Sonaron himnos nacionales y hubo brindis para el egregio forastero, que, junto a los reyes de España, Alfonso XII y María Cristina de Absburgo-Lorena, presenciaron el festejo desde el palco real, al que fueron invitados los cuatro espadas junto con un representante de sus respectivas cuadrillas, para saludar a Federico Guillermo, que, muy agradecido expresó su admiración hacia ellos, recibiendo de Lagartijo el estoque con el que había dado muerte a sus dos oponentes, obsequio que recogió manifestando que figuraría entre las espadas de Napoleón III y otros distinguidos militares en una vitrina de palacio, indicándole al conde de Solm que le facilitara los nombres de los cuatro matadores para poderles corresponder con un regalo personalizado.

Lagartijo en la plaza de Madrid

Al despedirse con unas palabras de elogio estrechó la mano a los ocho lidiadores presentes, y entendiendo Currito que les ofrecía su casa, respondió resuelto: en San Bernardo tiene usté la suya, donde quiera que pregunte le darán rasón. La cosa no deja de tener su gracia, pero es que, cuando ya regresaban en jardinera camino de la fonda, según se cuenta, Lagartijo le preguntó a su hermano: ¿tu crees que el hijo del Curro ha entendío al príncipe ese? Juan Molina, que en perspicacia superaba a Rafael, le contestó sorprendido: pero Rafaé, ¿tu va a jasé caso de un endividuo que está más volao que la veleta una torre?

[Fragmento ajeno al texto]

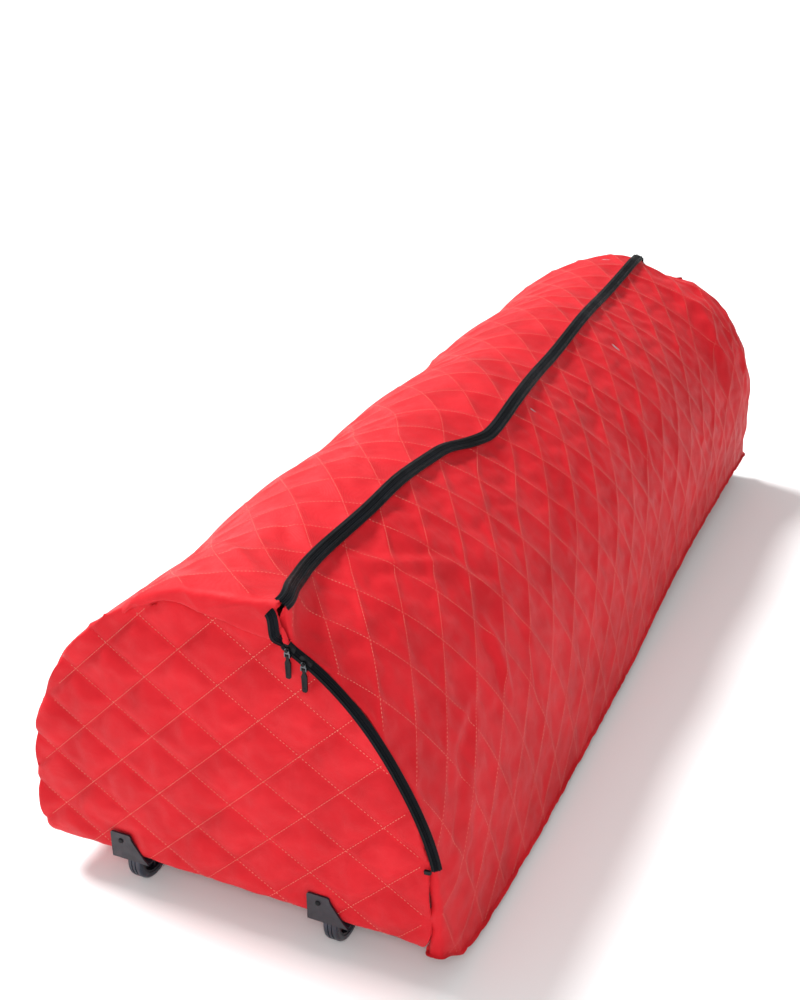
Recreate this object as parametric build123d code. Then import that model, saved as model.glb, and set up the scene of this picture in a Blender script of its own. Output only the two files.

Rafael Molina Sánchez Lagartijo. Un torero que no invadió normas ni borró jurisdicciones, sino que se atuvo a ellas y dentro de ellas fue un consumado maestro y la melodía torera más inspirada y bella vestida de luces. Fue el torero que, sin darse cuenta, promovió el renacimiento de la literatura taurina. Su nombre, escrito con letras de oro, engalana la historia del Toreo y es orgullo y gloria para la tierra que le vio nacer, hace ahora ciento ochenta años.